Your instructions -> Can all of these lines be returned exactly?

Given entries ->

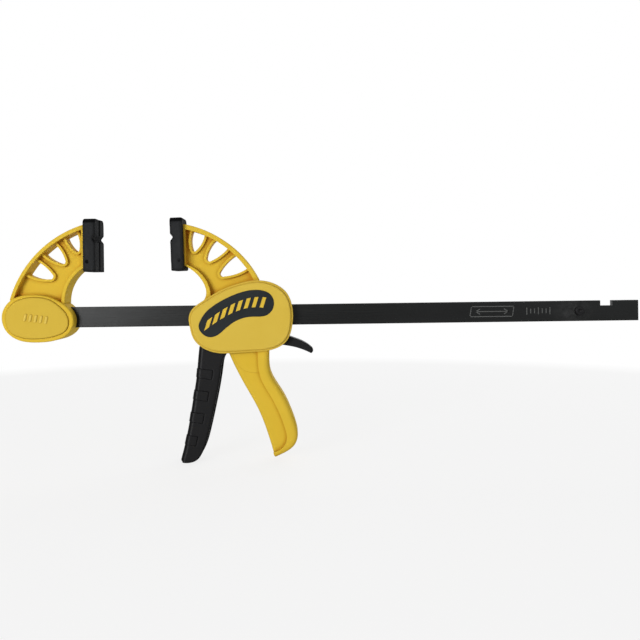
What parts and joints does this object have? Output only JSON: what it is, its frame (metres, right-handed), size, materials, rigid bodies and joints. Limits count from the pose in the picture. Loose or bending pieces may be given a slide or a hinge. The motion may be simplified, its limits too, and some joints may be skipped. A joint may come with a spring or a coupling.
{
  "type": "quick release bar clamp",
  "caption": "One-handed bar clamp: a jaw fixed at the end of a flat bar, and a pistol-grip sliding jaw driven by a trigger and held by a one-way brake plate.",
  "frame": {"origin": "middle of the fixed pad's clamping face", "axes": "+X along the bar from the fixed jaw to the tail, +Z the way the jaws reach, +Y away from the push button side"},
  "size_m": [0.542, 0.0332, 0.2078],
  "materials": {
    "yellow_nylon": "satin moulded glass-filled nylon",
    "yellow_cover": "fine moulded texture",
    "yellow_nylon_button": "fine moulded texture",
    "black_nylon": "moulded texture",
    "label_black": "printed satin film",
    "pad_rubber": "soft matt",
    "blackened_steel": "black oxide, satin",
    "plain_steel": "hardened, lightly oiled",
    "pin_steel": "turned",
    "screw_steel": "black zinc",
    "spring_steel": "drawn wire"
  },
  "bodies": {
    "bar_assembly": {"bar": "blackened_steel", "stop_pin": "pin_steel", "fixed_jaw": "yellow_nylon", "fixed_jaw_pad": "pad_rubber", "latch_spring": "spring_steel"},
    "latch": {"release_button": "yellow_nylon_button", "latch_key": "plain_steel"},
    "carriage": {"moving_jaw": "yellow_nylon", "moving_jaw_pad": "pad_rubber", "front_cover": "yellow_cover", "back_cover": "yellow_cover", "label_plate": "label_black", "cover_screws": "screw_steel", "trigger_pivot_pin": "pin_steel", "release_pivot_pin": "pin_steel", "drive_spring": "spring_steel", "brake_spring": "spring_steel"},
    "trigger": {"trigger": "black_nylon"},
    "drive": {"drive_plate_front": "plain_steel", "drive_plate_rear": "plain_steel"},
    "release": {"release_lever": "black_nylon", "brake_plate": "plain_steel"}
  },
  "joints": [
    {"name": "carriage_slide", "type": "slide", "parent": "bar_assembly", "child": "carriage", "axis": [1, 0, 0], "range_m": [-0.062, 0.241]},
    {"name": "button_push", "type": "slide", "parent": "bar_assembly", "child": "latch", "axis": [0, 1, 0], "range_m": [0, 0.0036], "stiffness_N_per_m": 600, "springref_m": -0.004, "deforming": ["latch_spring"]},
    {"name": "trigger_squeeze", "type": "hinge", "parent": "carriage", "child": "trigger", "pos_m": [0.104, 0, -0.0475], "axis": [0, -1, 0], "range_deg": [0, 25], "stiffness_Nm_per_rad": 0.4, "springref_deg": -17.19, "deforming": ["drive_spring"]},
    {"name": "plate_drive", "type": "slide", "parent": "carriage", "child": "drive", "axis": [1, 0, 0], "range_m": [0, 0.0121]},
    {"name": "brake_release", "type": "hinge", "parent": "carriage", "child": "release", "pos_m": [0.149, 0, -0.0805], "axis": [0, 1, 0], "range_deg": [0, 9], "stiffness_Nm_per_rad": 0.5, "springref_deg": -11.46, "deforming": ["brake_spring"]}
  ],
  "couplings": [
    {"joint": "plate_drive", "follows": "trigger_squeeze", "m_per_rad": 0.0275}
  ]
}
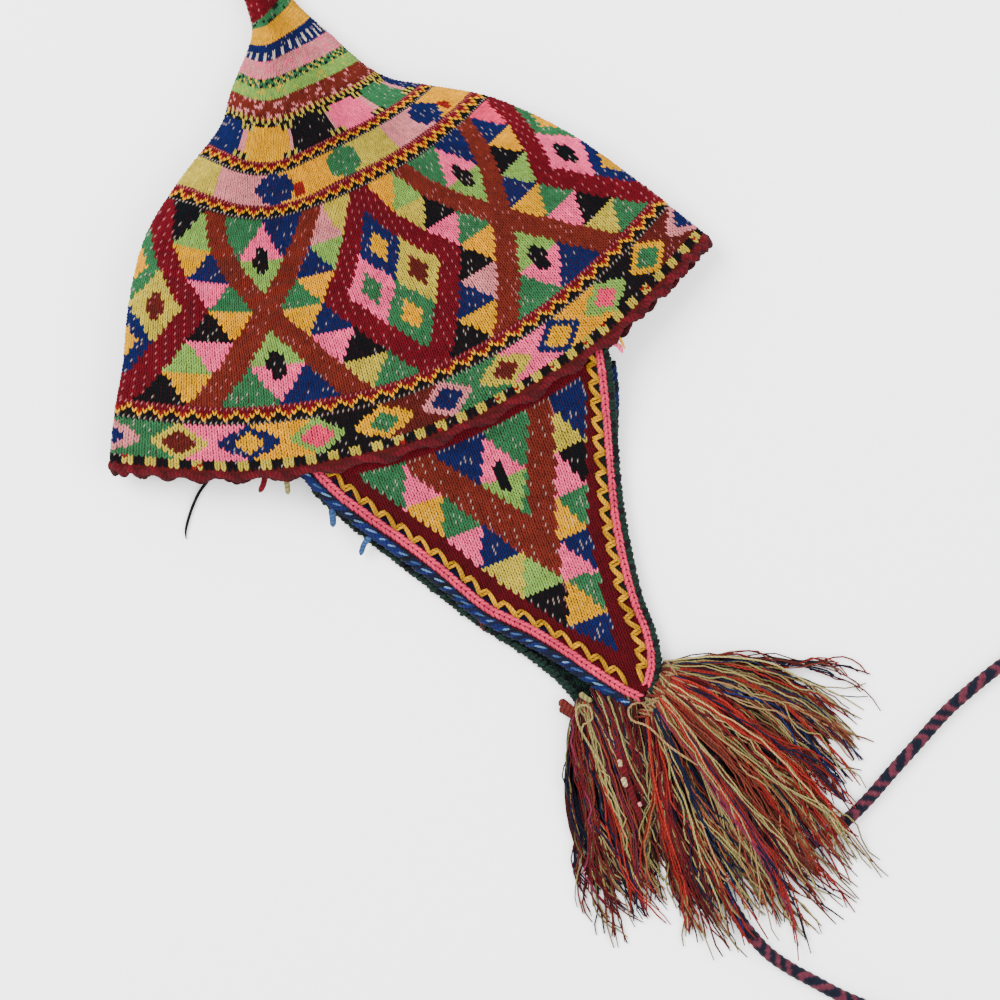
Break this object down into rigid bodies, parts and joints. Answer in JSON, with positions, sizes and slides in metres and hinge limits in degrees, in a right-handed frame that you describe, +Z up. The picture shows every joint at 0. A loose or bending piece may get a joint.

Response to this exercise ->
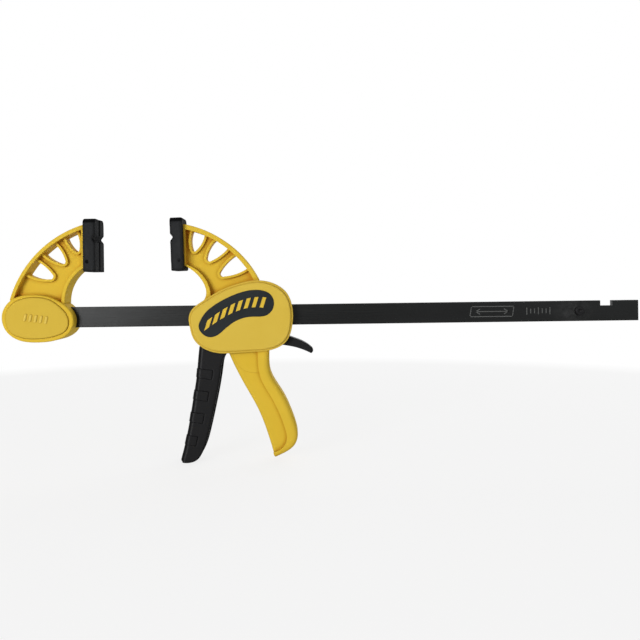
What parts and joints does this object have? Output only JSON: what it is, its frame (metres, right-handed), size, materials, rigid bodies and joints. Limits count from the pose in the picture. Loose or bending pieces may be given a slide or a hinge. The motion may be simplified, its limits too, and some joints may be skipped. A joint may come with a spring or a coupling.
{
  "type": "quick release bar clamp",
  "caption": "One-handed bar clamp: a jaw fixed at the end of a flat bar, and a pistol-grip sliding jaw driven by a trigger and held by a one-way brake plate.",
  "frame": {"origin": "middle of the fixed pad's clamping face", "axes": "+X along the bar from the fixed jaw to the tail, +Z the way the jaws reach, +Y away from the push button side"},
  "size_m": [0.542, 0.0332, 0.2078],
  "materials": {
    "yellow_nylon": "satin moulded glass-filled nylon",
    "yellow_cover": "fine moulded texture",
    "yellow_nylon_button": "fine moulded texture",
    "black_nylon": "moulded texture",
    "label_black": "printed satin film",
    "pad_rubber": "soft matt",
    "blackened_steel": "black oxide, satin",
    "plain_steel": "hardened, lightly oiled",
    "pin_steel": "turned",
    "screw_steel": "black zinc",
    "spring_steel": "drawn wire"
  },
  "bodies": {
    "bar_assembly": {"bar": "blackened_steel", "stop_pin": "pin_steel", "fixed_jaw": "yellow_nylon", "fixed_jaw_pad": "pad_rubber", "latch_spring": "spring_steel"},
    "latch": {"release_button": "yellow_nylon_button", "latch_key": "plain_steel"},
    "carriage": {"moving_jaw": "yellow_nylon", "moving_jaw_pad": "pad_rubber", "front_cover": "yellow_cover", "back_cover": "yellow_cover", "label_plate": "label_black", "cover_screws": "screw_steel", "trigger_pivot_pin": "pin_steel", "release_pivot_pin": "pin_steel", "drive_spring": "spring_steel", "brake_spring": "spring_steel"},
    "trigger": {"trigger": "black_nylon"},
    "drive": {"drive_plate_front": "plain_steel", "drive_plate_rear": "plain_steel"},
    "release": {"release_lever": "black_nylon", "brake_plate": "plain_steel"}
  },
  "joints": [
    {"name": "carriage_slide", "type": "slide", "parent": "bar_assembly", "child": "carriage", "axis": [1, 0, 0], "range_m": [-0.062, 0.241]},
    {"name": "button_push", "type": "slide", "parent": "bar_assembly", "child": "latch", "axis": [0, 1, 0], "range_m": [0, 0.0036], "stiffness_N_per_m": 600, "springref_m": -0.004, "deforming": ["latch_spring"]},
    {"name": "trigger_squeeze", "type": "hinge", "parent": "carriage", "child": "trigger", "pos_m": [0.104, 0, -0.0475], "axis": [0, -1, 0], "range_deg": [0, 25], "stiffness_Nm_per_rad": 0.4, "springref_deg": -17.19, "deforming": ["drive_spring"]},
    {"name": "plate_drive", "type": "slide", "parent": "carriage", "child": "drive", "axis": [1, 0, 0], "range_m": [0, 0.0121]},
    {"name": "brake_release", "type": "hinge", "parent": "carriage", "child": "release", "pos_m": [0.149, 0, -0.0805], "axis": [0, 1, 0], "range_deg": [0, 9], "stiffness_Nm_per_rad": 0.5, "springref_deg": -11.46, "deforming": ["brake_spring"]}
  ],
  "couplings": [
    {"joint": "plate_drive", "follows": "trigger_squeeze", "m_per_rad": 0.0275}
  ]
}
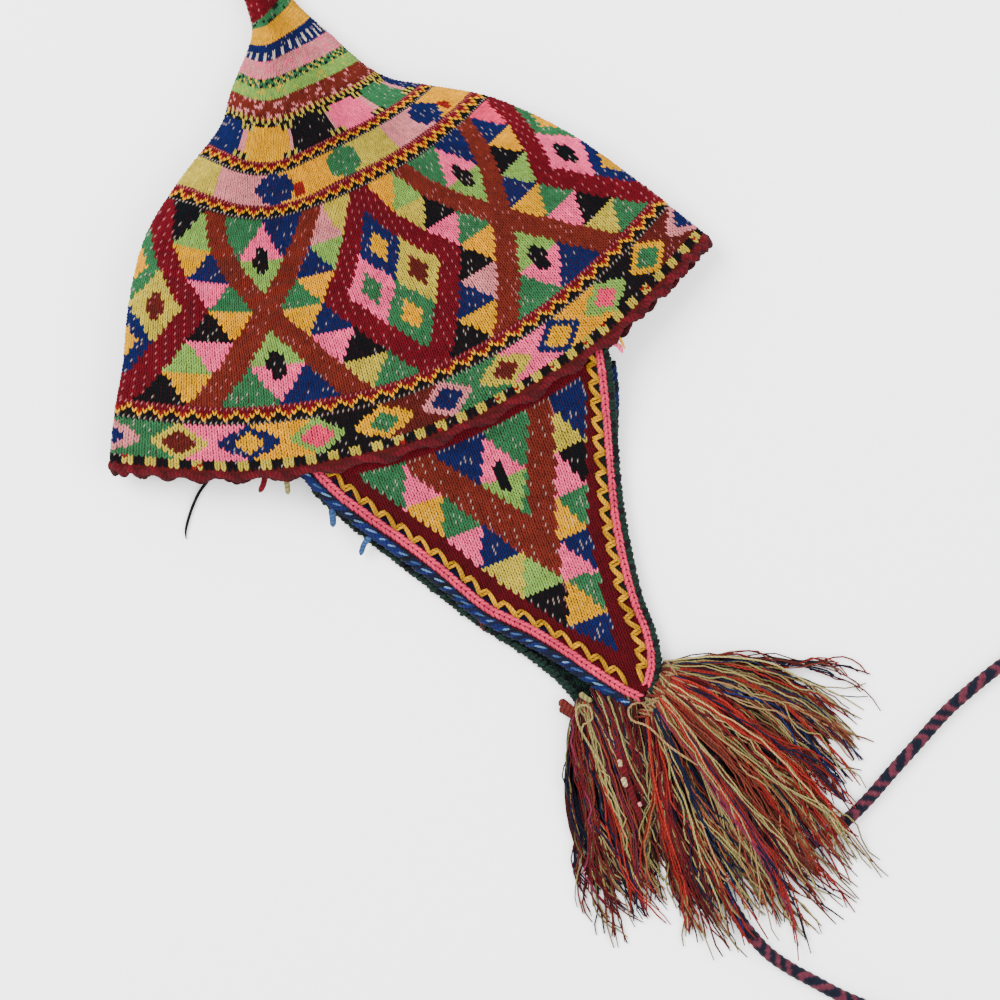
Break this object down into rigid bodies, parts and joints. Answer in JSON, with positions, sizes and slides in metres and hinge limits in degrees, in a right-handed frame that you describe, +Z up. The picture shows every joint at 0. A loose or bending piece may get a joint.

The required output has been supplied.